#### Brief
Gather every line that includes the word "None", please.

***** Data block

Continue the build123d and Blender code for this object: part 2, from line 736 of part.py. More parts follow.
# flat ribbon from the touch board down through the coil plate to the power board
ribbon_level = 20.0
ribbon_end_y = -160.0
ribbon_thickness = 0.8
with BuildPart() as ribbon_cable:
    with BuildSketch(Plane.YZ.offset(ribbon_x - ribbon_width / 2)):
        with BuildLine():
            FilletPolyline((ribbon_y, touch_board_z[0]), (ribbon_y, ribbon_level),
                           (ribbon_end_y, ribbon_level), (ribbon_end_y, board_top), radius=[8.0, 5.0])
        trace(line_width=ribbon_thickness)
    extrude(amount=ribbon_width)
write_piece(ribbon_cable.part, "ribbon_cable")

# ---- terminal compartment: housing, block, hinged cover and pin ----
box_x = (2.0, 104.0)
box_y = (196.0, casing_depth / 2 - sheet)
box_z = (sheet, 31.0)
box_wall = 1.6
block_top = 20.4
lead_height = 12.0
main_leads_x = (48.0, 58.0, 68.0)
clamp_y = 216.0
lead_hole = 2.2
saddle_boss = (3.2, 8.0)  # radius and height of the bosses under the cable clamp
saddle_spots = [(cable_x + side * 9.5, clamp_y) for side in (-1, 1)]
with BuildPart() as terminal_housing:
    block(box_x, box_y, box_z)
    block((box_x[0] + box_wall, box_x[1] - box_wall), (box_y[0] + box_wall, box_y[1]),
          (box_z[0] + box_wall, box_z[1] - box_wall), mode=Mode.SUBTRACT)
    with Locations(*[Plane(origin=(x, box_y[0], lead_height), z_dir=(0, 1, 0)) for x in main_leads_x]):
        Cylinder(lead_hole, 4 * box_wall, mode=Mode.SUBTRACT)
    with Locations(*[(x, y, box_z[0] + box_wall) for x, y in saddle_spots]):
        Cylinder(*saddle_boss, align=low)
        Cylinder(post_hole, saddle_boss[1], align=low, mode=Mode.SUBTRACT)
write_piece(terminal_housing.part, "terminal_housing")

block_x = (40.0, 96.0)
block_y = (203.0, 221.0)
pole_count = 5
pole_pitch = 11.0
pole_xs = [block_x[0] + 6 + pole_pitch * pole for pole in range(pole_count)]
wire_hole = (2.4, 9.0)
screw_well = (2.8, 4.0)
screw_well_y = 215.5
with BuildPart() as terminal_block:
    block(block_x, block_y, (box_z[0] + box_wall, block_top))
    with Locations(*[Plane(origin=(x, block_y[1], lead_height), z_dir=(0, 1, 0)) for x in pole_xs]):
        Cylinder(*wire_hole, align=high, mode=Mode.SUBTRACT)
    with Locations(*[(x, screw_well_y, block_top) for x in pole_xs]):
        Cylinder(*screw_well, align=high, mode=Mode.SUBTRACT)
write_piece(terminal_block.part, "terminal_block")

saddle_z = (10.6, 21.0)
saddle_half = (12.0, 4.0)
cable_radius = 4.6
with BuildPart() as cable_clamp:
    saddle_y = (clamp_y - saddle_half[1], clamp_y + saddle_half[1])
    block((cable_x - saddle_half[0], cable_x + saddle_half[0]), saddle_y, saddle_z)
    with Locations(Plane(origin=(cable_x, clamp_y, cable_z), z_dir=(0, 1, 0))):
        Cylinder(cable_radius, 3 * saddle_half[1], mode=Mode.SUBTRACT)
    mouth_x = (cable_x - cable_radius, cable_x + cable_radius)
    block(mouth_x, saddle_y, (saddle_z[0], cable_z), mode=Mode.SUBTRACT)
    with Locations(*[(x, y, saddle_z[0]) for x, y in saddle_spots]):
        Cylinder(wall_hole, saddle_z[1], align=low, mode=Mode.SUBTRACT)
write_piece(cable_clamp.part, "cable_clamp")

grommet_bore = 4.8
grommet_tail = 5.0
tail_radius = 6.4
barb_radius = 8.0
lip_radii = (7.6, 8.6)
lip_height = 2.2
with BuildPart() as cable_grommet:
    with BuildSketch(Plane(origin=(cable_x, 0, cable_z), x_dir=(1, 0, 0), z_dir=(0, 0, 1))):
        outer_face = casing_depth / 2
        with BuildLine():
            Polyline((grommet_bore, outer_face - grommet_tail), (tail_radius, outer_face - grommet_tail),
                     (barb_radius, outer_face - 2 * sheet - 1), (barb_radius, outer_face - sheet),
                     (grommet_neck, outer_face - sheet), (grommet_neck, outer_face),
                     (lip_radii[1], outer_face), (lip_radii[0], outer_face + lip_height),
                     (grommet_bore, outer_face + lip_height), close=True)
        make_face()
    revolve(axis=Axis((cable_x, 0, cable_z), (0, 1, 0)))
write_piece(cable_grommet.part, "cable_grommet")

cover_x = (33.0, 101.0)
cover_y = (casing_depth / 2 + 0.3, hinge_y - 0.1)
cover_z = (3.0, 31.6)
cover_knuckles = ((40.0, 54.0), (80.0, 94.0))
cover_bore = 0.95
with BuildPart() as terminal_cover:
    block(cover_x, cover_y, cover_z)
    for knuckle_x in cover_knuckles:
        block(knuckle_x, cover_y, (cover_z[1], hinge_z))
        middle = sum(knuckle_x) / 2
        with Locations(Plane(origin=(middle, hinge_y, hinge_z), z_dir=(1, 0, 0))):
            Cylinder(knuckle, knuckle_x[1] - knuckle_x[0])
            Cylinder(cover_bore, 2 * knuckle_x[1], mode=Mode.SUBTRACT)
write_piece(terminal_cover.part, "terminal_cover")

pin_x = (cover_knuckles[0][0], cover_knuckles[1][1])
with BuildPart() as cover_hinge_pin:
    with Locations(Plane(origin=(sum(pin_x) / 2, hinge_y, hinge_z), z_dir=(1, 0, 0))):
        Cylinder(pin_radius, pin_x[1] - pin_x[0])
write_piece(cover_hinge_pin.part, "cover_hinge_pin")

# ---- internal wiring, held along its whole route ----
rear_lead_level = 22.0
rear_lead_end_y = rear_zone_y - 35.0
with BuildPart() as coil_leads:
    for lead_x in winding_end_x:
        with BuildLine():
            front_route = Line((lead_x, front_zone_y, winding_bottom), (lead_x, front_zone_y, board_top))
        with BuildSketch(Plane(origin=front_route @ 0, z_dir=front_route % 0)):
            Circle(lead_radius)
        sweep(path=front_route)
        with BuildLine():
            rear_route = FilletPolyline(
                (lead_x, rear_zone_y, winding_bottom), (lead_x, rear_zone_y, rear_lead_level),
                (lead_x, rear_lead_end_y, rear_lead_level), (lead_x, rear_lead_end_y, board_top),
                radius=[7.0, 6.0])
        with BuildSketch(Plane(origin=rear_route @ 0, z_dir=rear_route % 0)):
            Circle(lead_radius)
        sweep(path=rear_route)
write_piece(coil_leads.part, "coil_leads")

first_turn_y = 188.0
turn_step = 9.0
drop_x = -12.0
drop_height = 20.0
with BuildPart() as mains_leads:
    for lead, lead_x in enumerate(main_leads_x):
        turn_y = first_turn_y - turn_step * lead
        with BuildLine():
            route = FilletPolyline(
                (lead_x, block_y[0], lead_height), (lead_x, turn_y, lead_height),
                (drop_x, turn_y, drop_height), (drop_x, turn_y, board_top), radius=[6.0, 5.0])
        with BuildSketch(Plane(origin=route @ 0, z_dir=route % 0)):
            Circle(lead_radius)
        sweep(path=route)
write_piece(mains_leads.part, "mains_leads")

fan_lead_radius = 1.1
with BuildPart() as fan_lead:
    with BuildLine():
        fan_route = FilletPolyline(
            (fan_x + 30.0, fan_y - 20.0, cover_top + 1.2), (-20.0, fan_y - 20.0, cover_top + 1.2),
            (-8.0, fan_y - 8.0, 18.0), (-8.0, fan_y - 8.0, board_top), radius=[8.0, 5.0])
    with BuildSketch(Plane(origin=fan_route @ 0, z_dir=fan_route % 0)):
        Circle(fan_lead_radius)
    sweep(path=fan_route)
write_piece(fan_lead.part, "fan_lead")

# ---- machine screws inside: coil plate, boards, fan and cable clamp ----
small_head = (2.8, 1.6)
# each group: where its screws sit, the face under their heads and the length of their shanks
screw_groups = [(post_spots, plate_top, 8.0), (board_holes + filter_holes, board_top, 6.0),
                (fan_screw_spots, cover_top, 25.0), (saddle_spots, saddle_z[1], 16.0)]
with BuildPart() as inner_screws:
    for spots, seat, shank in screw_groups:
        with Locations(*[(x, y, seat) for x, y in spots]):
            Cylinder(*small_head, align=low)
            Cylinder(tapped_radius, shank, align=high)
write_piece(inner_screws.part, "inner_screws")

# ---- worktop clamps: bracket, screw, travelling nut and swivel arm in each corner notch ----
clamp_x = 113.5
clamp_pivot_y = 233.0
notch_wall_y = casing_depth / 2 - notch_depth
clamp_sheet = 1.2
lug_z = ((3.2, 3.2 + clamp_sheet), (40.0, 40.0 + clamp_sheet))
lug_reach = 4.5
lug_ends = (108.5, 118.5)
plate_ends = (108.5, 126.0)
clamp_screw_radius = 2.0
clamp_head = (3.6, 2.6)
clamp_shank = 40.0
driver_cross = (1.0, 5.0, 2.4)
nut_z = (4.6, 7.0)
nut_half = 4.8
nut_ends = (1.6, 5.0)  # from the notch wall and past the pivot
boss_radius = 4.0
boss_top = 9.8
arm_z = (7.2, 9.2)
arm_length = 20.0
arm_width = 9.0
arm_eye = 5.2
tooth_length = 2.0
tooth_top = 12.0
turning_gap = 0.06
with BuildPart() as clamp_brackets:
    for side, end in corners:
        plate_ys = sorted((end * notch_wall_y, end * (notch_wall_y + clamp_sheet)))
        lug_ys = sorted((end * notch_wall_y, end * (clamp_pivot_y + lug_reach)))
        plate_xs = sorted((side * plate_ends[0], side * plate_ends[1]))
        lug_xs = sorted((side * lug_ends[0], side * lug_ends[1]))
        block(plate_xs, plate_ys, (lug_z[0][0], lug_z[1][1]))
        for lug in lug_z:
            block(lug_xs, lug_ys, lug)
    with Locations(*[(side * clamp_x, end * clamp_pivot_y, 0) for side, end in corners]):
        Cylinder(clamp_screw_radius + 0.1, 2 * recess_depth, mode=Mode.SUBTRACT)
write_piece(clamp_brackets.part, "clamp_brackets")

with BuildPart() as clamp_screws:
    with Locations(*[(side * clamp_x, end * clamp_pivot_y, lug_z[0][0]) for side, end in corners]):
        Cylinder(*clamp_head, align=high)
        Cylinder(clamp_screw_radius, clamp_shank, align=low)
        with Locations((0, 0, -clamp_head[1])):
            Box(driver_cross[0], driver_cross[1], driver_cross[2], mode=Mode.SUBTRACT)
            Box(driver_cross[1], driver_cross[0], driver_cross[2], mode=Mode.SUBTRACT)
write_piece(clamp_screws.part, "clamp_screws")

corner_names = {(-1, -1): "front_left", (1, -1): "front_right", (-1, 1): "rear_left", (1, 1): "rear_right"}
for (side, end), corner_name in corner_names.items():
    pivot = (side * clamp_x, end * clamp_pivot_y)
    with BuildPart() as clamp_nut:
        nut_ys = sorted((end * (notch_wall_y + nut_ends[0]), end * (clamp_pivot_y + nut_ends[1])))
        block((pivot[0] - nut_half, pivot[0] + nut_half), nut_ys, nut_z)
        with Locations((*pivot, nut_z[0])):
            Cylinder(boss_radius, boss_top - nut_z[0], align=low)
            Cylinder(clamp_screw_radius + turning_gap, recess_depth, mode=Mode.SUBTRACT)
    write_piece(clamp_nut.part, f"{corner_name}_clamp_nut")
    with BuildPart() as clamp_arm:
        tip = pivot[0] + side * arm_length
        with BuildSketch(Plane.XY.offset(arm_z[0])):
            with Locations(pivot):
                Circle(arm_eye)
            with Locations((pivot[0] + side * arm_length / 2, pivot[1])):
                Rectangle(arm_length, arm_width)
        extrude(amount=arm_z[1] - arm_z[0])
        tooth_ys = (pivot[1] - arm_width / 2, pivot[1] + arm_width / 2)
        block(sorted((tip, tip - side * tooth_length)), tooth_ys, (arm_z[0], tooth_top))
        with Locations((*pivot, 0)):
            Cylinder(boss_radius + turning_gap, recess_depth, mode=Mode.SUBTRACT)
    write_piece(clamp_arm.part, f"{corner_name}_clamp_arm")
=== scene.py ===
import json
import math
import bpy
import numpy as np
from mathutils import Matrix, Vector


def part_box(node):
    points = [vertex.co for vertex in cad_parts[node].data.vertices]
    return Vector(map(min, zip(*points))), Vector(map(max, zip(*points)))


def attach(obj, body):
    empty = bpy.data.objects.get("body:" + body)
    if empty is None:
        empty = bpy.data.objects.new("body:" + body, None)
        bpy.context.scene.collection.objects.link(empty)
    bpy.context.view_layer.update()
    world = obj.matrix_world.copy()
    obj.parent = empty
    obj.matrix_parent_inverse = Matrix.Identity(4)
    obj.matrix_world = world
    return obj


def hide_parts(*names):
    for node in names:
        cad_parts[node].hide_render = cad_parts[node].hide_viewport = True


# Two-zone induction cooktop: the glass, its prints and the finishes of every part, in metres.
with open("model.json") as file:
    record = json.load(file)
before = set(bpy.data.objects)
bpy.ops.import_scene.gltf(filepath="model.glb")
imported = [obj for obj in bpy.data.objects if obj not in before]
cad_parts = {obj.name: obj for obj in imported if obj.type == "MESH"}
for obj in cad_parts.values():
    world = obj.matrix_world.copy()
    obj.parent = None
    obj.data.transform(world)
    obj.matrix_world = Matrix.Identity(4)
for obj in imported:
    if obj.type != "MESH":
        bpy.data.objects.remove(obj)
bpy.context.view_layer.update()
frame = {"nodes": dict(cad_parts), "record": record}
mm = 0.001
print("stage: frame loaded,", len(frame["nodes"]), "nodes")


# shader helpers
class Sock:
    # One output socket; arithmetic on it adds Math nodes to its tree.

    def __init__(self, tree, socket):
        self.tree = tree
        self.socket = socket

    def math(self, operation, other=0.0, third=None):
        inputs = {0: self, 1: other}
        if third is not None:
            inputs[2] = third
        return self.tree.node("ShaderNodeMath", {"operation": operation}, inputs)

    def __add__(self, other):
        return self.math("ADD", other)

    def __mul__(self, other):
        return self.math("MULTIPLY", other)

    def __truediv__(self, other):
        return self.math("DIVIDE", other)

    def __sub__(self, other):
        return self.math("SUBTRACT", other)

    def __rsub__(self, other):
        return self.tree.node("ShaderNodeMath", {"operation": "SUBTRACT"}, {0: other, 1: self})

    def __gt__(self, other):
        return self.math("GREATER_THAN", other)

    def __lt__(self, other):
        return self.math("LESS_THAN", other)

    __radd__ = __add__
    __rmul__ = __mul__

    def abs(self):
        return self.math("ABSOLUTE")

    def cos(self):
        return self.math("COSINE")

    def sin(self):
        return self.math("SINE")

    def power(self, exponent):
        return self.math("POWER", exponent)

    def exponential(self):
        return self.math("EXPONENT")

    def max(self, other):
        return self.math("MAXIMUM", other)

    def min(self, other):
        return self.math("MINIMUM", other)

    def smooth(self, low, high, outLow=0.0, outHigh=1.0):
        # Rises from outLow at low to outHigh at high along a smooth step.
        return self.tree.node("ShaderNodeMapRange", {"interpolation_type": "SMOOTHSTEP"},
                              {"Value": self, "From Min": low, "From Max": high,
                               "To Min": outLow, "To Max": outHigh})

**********

#### Solution to this exercise
    if empty is None:
        empty = bpy.data.objects.new("body:" + body, None)
    obj.parent = None
    def math(self, operation, other=0.0, third=None):
        if third is not None:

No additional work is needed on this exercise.